02-Mar-2011 | Source : | Visits : 9502

WASHINGTON, DC - Newpreet Bharara, the United States Attorney for the Southern District of New York, announced that Samarth Agrawal, a former trader at Société Générale (“SocGen”), was sentenced in Manhattan federal court to 36 months in prison for theft of trade secrets and interstate transportation of stolen property charges.

A press release by the Federal Bureau Investigation (FBI) stated that Agrawal was found guilty on November 19, 2010, by a jury of stealing proprietary computer code used in SocGen’s high-frequency trading business and of interstate transportation of the stolen code. US District Judge JED S. RAKOFF imposed the sentence on Agrawal.

Manhattan US Attorney Newpreet Bharara said: “Aggressive protection of intellectual property is essential to America’s current economic prosperity and future success. Today’s sentence confirms that theft of intellectual property by people like Agrawal is a serious federal offense that can lead to substantial jail time.”

According to the evidence presented at trial and at the sentencing hearing:

From March 2007 to November 2009, Agrawal worked at SocGen’s New York offices, first as a quantitative analyst and then as a trader in SocGen’s High Frequency Trading Group. Over the past several years, SocGen has spent millions of dollars developing a computer system and associated computer code (the “Code”) that allowed SocGen to engage in sophisticated, high-speed trading on various securities markets. The Code and its associated trading programs have generated millions of dollars in profits for SocGen. SocGen has taken several steps to protect the confidentiality of the Code, including limiting access to only those employees whose jobs require it, and then to only those portions of the Code related to their job; monitoring its computer systems and restricting electronic transfers outside of its computer systems; and preventing the computers used by individuals in the High Frequency Trading Group from making portable electronic copies of the Code.

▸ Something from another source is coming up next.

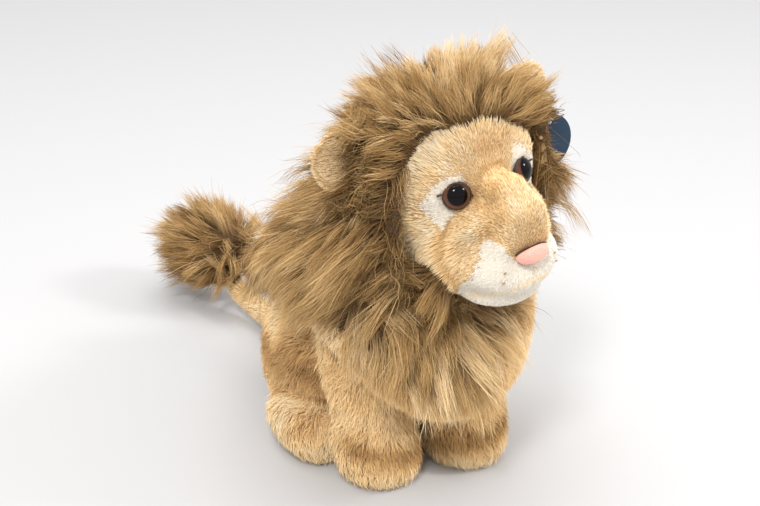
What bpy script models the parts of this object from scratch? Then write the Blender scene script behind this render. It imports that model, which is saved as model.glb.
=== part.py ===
"""Plush lion sitting up, with its head turned a little to its left.

Metres, +Z up. The lion faces -Y and its left side is +X. The origin is the
middle of the flat under the seat, where the toy rests. Each sewn panel, each
stuffed limb and each fitting is one object. Head pieces are built straight
ahead and hang on an empty at the neck that turns them.
"""
import math

import bmesh
import bpy
from mathutils import Matrix, Vector

# Clearances and cloth, shared by all pieces
seam_gap = 0.0004
face_gap = 0.0006
neck_gap = 0.0006
skin_thickness = 0.0024
fill_clearance = 0.0008
rest_cut = 0.0016
cutter_overrun = 0.002
cutter_reach = 0.4

# Torso, from the chest back to the rump
torso_length = 0.168
torso_width = 0.102
torso_height = 0.152
torso_front = 0.122

# Forelegs
foreleg_height = 0.122
foreleg_width = 0.045
foreleg_depth = 0.050
foreleg_inset = 0.025
foreleg_behind_chest = 0.038
foreleg_spacing = torso_width - 2.0 * foreleg_inset
foreleg_ahead = torso_front - foreleg_behind_chest

# Haunches and hind feet
haunch_length = 0.082
haunch_width = 0.046
haunch_height = 0.098
haunch_inset = 0.010
haunch_spacing = torso_width - 2.0 * haunch_inset
haunch_ahead = 0.029
foot_length = 0.058
foot_width = 0.040
foot_height = 0.037
foot_inset = 0.0045
foot_spacing = torso_width - 2.0 * foot_inset
foot_ahead = 0.067

# Tail and its tuft
tail_root_inset = 0.003
tail_root_back = torso_length - torso_front - tail_root_inset
tail_root_height = 0.030
tail_reach = 0.128
tail_drift = 0.0195
tail_radius = 0.0095
tail_socket_radius = 0.012
tuft_length = 0.066
tuft_radius = 0.027
tuft_rise = 0.038

# Pellet bag inside the seat
pellet_bag_length = 0.046
pellet_bag_width = 0.056
pellet_bag_height = 0.030
pellet_bag_floor = 0.0016

# Neck: where the head is carried, how far it leans forward and is turned
neck_aside = 0.0
neck_behind_chest = 0.037
neck_below_back = 0.016
neck_ahead = torso_front - neck_behind_chest
neck_height = torso_height - neck_below_back
neck_lean_deg = 35.0
head_turn_deg = 12.0

# Head, measured from the point midway between the eyes
eye_level = 0.0445
eye_plane_ahead = 0.0595
head_length = 0.084
head_width = 0.090
head_height = 0.104
brow_ahead = 0.0035

# Muzzle, chin, nose bridge, cheeks and nose
muzzle_width = 0.059
muzzle_height = 0.034
muzzle_drop = 0.0185
muzzle_ahead = 0.031
muzzle_length = 0.046
chin_width = 0.050
chin_height = 0.016
chin_drop = 0.0465
chin_ahead = 0.023
chin_length = 0.040
bridge_width = 0.034
bridge_height = 0.046
bridge_thickness = 0.028
bridge_top = 0.021
bridge_ahead = 0.035
cheek_width = 0.022
cheek_height = 0.046
cheek_length = 0.030
cheek_spacing = 0.054
cheek_drop = 0.009
cheek_ahead = 0.008
nose_width = 0.022
nose_height = 0.0115
nose_length = 0.012
nose_drop = 0.0275
nose_ahead = 0.0350

# Eyes, their lock washers and the white patches round them
eye_spacing = 0.040
eye_diameter = 0.014
eye_dome_height = 0.0052
eye_rim = 0.0008
eye_front_ahead = 0.0050
eye_outward_deg = 24.0
eye_tilt_deg = 3.0
shank_diameter = 0.0034
shank_length = 0.012
washer_diameter = 0.012
washer_thickness = 0.0014
washer_depth = 0.0078
patch_width = 0.027
patch_height = 0.034
patch_thickness = 0.0016
patch_reach = 0.060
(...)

In April 2009, Agrawal was promoted to the position of trader within SocGen’s High Frequency Trading Group. On June 12, 2009, Agrawal obtained access to a unit of the Code relating to the type of trading activity in which he was involved (“Unit A”). The next day, he printed out hundreds of pages of Unit A Code from his office at SocGen. He was caught on surveillance cameras stashing the printouts of the Code in a backpack. He then took the Code from SocGen’s New York offices to his home in New Jersey.

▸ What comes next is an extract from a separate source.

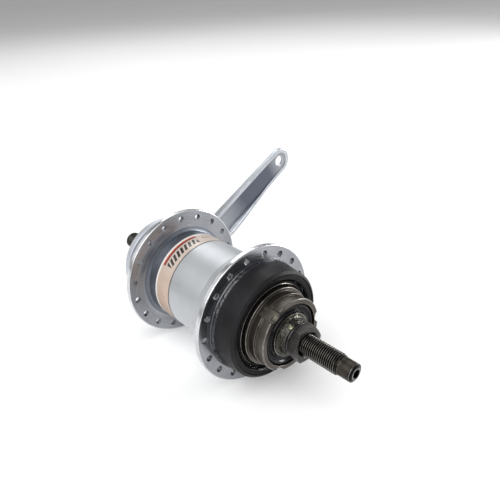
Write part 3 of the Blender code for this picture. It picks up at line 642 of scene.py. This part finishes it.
def make_clutch_spring():
    """Coil that pushes the clutch away from the sun gear, and shortens when the clutch slides.
    Its first and last half turns lie almost flat."""
    turns, sides, ring = 4.0, 40, 10
    coil_r, wire_r, start, end = 6.1, 0.35, -14.0, -8.8
    flat, flat_rise = 0.12, 0.2
    builder = bmesh.new()
    loops = []
    for k in range(int(turns * sides) + 1):
        part = k / (turns * sides)
        rise = min(1.0, max(0.0, (part - flat) / (1.0 - 2 * flat)))
        centre = start + flat_rise * min(1.0, part / flat)
        centre += (end - start - 2 * flat_rise) * rise
        centre += flat_rise * max(0.0, (part - 1.0 + flat) / flat)
        c, d = polar(1.0, 360.0 * k / sides)
        loop = []
        for i in range(ring):
            out, side = polar(wire_r, 360.0 * i / ring)
            loop.append(builder.verts.new(((coil_r + out) * c, centre + side, (coil_r + out) * d)))
        loops.append(loop)
    for one, two in zip(loops, loops[1:]):
        for i in range(ring):
            j = (i + 1) % ring
            builder.faces.new((one[i], two[i], two[j], one[j]))
    builder.faces.new(loops[0])
    builder.faces.new(loops[-1][::-1])
    made = finish_mesh("clutch_spring_fine", builder, ["spring_steel"])
    place(made, "clutch_spring")
    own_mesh(made)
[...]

Before he obtained access to the Code, printed it out, and took it home, Agrawal had been trying to leave SocGen to find more lucrative work at another company that engaged in high-frequency trading. In particular, he was negotiating with Tower Capital Research LLC (“Tower”), a proprietary trading group and hedge fund, to develop a high-frequency trading system for Tower. During a meeting on June 8, 2009, with partners of Tower, he claimed he had a complete understanding of SocGen’s Unit A trading system and said that he wanted to build a copy of the same trading system at Tower.

In early July 2009, the Tower partners offered Agrawal a job which would have paid him a total of $575,000 up front, plus 20 percent of the profits generated by the copy of SocGen’s Unit A trading system that he intended to build at Tower. Agrawal agreed to these terms in principal in August 2009. Between June and November 2009, he met repeatedly with the Tower partners and other employees and disclosed confidential details of SocGen’s trading system to them.

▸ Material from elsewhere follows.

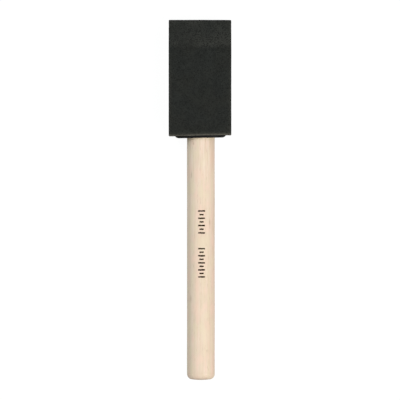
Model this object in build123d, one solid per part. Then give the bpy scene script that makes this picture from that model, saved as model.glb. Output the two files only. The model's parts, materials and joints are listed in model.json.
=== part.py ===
from build123d import *
import math
import os

# A one-inch foam brush. All lengths are in millimetres.
# The brush lies flat: X runs across the foam, Y from the handle's butt to the foam's tip, and Z up
# through the foam's thickness. The origin is under the middle of the brush, in the plane of the
# foam's back face.

# Driving dimensions
overall_length = 148.0
foam_length = 47.4
foam_width = 25.4
foam_thickness = 16.0
handle_diameter = 11.4

# Foam head: a block with both broad faces bevelled towards a straight tip
bevel_length = 12.7
tip_thickness = 0.8

# Stiffener insert: flange under the foam, socket for the handle, blade up the middle of the foam
flange_width = 21.3
flange_depth = 14.2
flange_show = 1.0
flange_sunk = 1.0
flange_end_round = 1.9
flange_end_trim = 0.4
flange_edge_round = 0.4
socket_wall = 1.0
socket_clearance = 0.2
socket_depth = 14.0
socket_cap = 1.2
socket_cap_chamfer = 0.8
crush_rib_count = 6
crush_rib_width = 0.6
blade_width = 18.0
blade_thickness = 1.2
blade_height = 32.0
blade_corner_round = 4.0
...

On November 17, 2009, Agrawal submitted a letter of resignation to his supervisor at SocGen. In the months that followed, until he was supposed to start work at Tower in April 2010, he disclosed to Tower employees further details of SocGen’s trading system that he obtained from the Unit A Code he had printed out and taken home, in order to give Tower employees guidance on the structure of the high-frequency trading system he wanted them to build.

Agrawal was arrested on April 19, 2010, the day he was supposed to start work at Tower. A subsequent search of his apartment revealed the copy of the stolen Code, which was neatly organized in folders on his desk.

In addition to the prison sentence, Judge Rakoff ordered Agrawal to serve two years of supervised release following his prison sentence.
Bharara praised the investigative work of the FBI in this case and thanked Société Générale for its cooperation in the investigation.
This case is being prosecuted by the Office's Complex Frauds Unit. Assistant US Attorneys Thomas G.A. Brown and Daniel W. Levy are in charge of the prosecution.